Disappearing World is a British documentary television series produced by Granada Television, which produced 49 episodes between 1970 and 1993. The episodes, each an hour long, focus on a specific human community around the world, usually but not always a traditional tribal group.

==Series title==
The title of the series invokes salvage ethnography, and indeed, some of the early episodes treat small societies on the cusp of great changes. However, later the series tried to escape the constraints of the title and already in the 1970s produced several episodes about urban, complex societies. In 1980, Peter Loizos characterized the series title as "something of an albatross"; some filmmakers had suggested alternatives they saw as less problematic, but Granada declined to change it. David Wason, the series producer in the 1990s, observed, "We recognise that the series title can be misleading. Our films more often reflect a changing world than a disappearing one."

==Filming of episodes==
Each episode was filmed on 16 mm film, on location, usually over the course of about four weeks. They were then edited back at Granada, usually allowing three months for the process.

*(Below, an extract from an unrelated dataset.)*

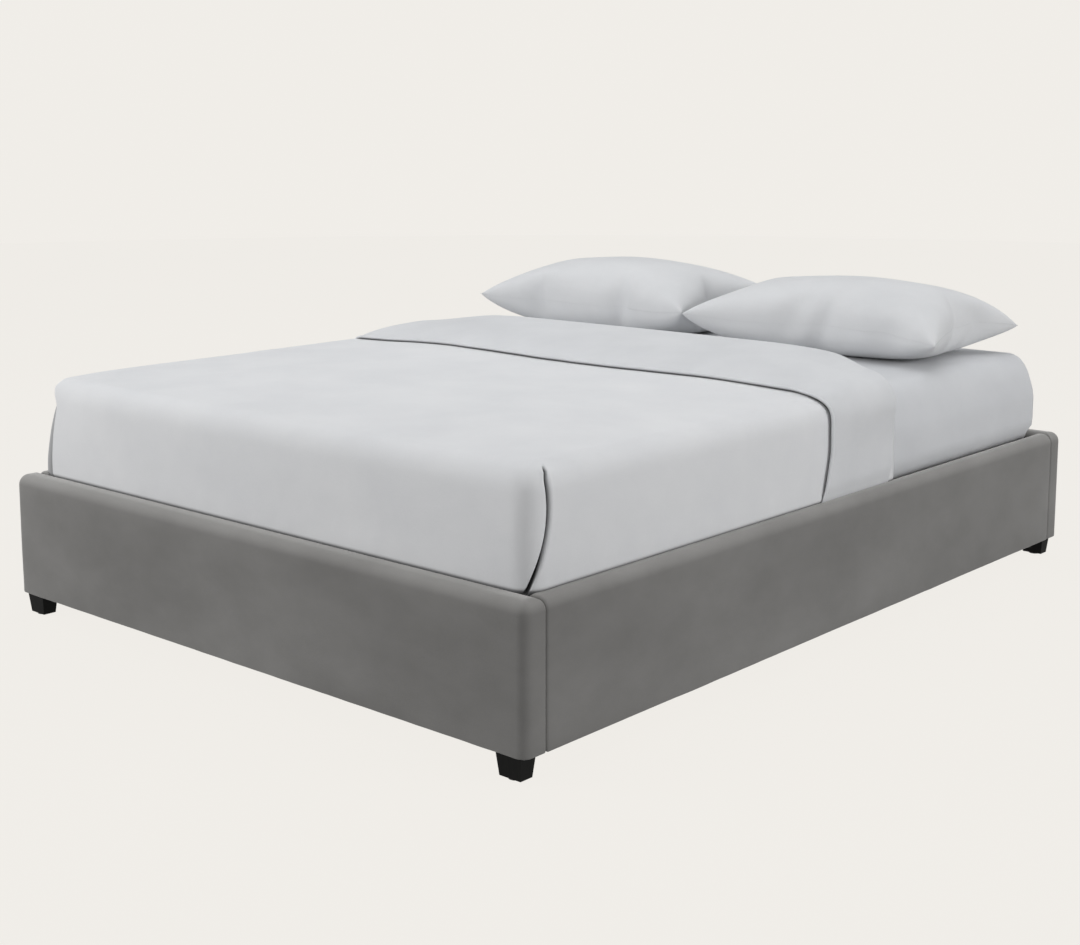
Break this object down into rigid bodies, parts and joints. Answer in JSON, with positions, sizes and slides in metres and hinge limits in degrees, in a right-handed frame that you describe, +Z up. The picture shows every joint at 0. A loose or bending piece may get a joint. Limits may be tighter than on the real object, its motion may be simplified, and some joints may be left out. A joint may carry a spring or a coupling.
{
  "type": "upholstered platform bed",
  "caption": "Low platform bed with fabric-covered foot, head and side panels around a slatted deck, made up with mattress, turned-down duvet and pillows.",
  "frame": {"origin": "on the floor, under the centre of the bed", "axes": "+Z up, +Y towards the head, +X towards the right side seen from the foot"},
  "size_m": [1.64, 2.18, 0.7502],
  "materials": {
    "upholstery": "short-pile woven upholstery, soft sheen",
    "panel_foam": "open-cell foam, matte",
    "mattress_foam": "open-cell foam, matte",
    "panel_board": "raw laminated board",
    "frame_timber": "planed softwood",
    "slat_timber": "planed birch",
    "black_wood": "black satin paint",
    "steel_plate": "zinc plated plate",
    "fastener_steel": "zinc plated",
    "insert_brass": "turned",
    "glide_nylon": "black nylon",
    "felt": "pressed felt",
    "webbing": "woven tape",
    "ticking": "knitted mattress cover",
    "sheet_cotton": "plain woven cotton, matte",
    "duvet_cotton": "plain woven cotton, matte",
    "pillow_cotton": "plain woven cotton, matte",
    "pillow_fill": "fibre fill in a plain lining"
  },
  "bodies": {
    "frame": {"bracket_foot_left": "steel_plate", "bracket_foot_right": "steel_plate", "bracket_head_left": "steel_plate", "bracket_head_right": "steel_plate", "centre_beam": "frame_timber", "corner_bolts": "fastener_steel", "felt_pads": "felt", "foot_panel_board": "panel_board", "foot_panel_cover": "upholstery", "foot_panel_foam": "panel_foam", "frame_screws": "fastener_steel", "hanger_foot": "steel_plate", "hanger_head": "steel_plate", "head_panel_board": "panel_board", "head_panel_cover": "upholstery", "head_panel_foam": "panel_foam", "left_ledger": "frame_timber", "left_rail_board": "panel_board", "left_rail_cover": "upholstery", "left_rail_foam": "panel_foam", "leg_bolts": "fastener_steel", "leg_foot_left": "black_wood", "leg_foot_right": "black_wood", "leg_head_left": "black_wood", "leg_head_right": "black_wood", "post_foot": "black_wood", "post_head": "black_wood", "post_middle": "black_wood", "right_ledger": "frame_timber", "right_rail_board": "panel_board", "right_rail_cover": "upholstery", "right_rail_foam": "panel_foam", "slat_01": "slat_timber", "slat_02": "slat_timber", "slat_03": "slat_timber", "slat_04": "slat_timber", "slat_05": "slat_timber", "slat_06": "slat_timber", "slat_07": "slat_timber", "slat_08": "slat_timber", "slat_09": "slat_timber", "slat_10": "slat_timber", "slat_11": "slat_timber", "slat_12": "slat_timber", "slat_tapes": "webbing", "threaded_inserts": "insert_brass"},
    "mattress": {"mattress_ticking": "ticking", "mattress_base_foam": "mattress_foam", "mattress_comfort_foam": "mattress_foam", "fitted_sheet": "sheet_cotton", "duvet": "duvet_cotton", "duvet_turndown": "duvet_cotton"},
    "left_pillow": {"pillow_left_case": "pillow_cotton", "pillow_left_insert": "pillow_fill"},
    "right_pillow": {"pillow_right_case": "pillow_cotton", "pillow_right_insert": "pillow_fill"},
    "foot_post_glide": {"glide_foot": "glide_nylon"},
    "middle_post_glide": {"glide_middle": "glide_nylon"},
    "head_post_glide": {"glide_head": "glide_nylon"}
  },
  "joints": [
    {"name": "mattress_lift", "type": "slide", "parent": "frame", "child": "mattress", "axis": [0, 0, 1], "range_m": [0, 0.32]},
    {"name": "left_pillow_lift", "type": "slide", "parent": "mattress", "child": "left_pillow", "axis": [0, 0, 1], "range_m": [0, 0.3]},
    {"name": "right_pillow_lift", "type": "slide", "parent": "mattress", "child": "right_pillow", "axis": [0, 0, 1], "range_m": [0, 0.3]},
    {"name": "foot_glide_screw", "type": "slide", "parent": "frame", "child": "foot_post_glide", "axis": [0, 0, -1], "range_m": [0, 0.012]},
    {"name": "middle_glide_screw", "type": "slide", "parent": "frame", "child": "middle_post_glide", "axis": [0, 0, -1], "range_m": [0, 0.012]},
    {"name": "head_glide_screw", "type": "slide", "parent": "frame", "child": "head_post_glide", "axis": [0, 0, -1], "range_m": [0, 0.012]}
  ]
}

Each episode was made in consultation with an anthropologist, working with the producer from the episode's conception, and building off of their personal relationships with the featured community.

In the United States, some of the episodes were re-edited as part of the PBS series "NOVA" (1974), and Odyssey (1980-1981), indeed, they made up a quarter of the first season. Later, episodes from the original Disappearing World ran but received little publicity.

==Broadcasts==
The series was made available outside of broadcasts early, and proved themselves successful for teaching undergraduate anthropology. Already in 1980, Granada Television had made the series available on videocassettes for educational purposes. Most of the films are held in the Royal Anthropological Institute film library. Much of the series is now available on DVD. The Network imprint issued a 4-DVD set of the first 15 episodes in 2010.

==History==
In the 1960s, Denis Forman, the chairman of Granada Television, saw an amateur film made in the Amazon and became convinced that well-researched and well-made ethnographic films could have a broad appeal. He sought out its director/producer, Brian Moser, and had him train professionally at Granada, in exchange for backing for a series of documentaries about indigenous people in South America. The show debuted in 1970 with A Clearing in the Jungle, directed by World-in-Action's Charlie Nairn, and Moser remained the series editor until 1977, when, despite its success, the series went on hiatus due to production disputes.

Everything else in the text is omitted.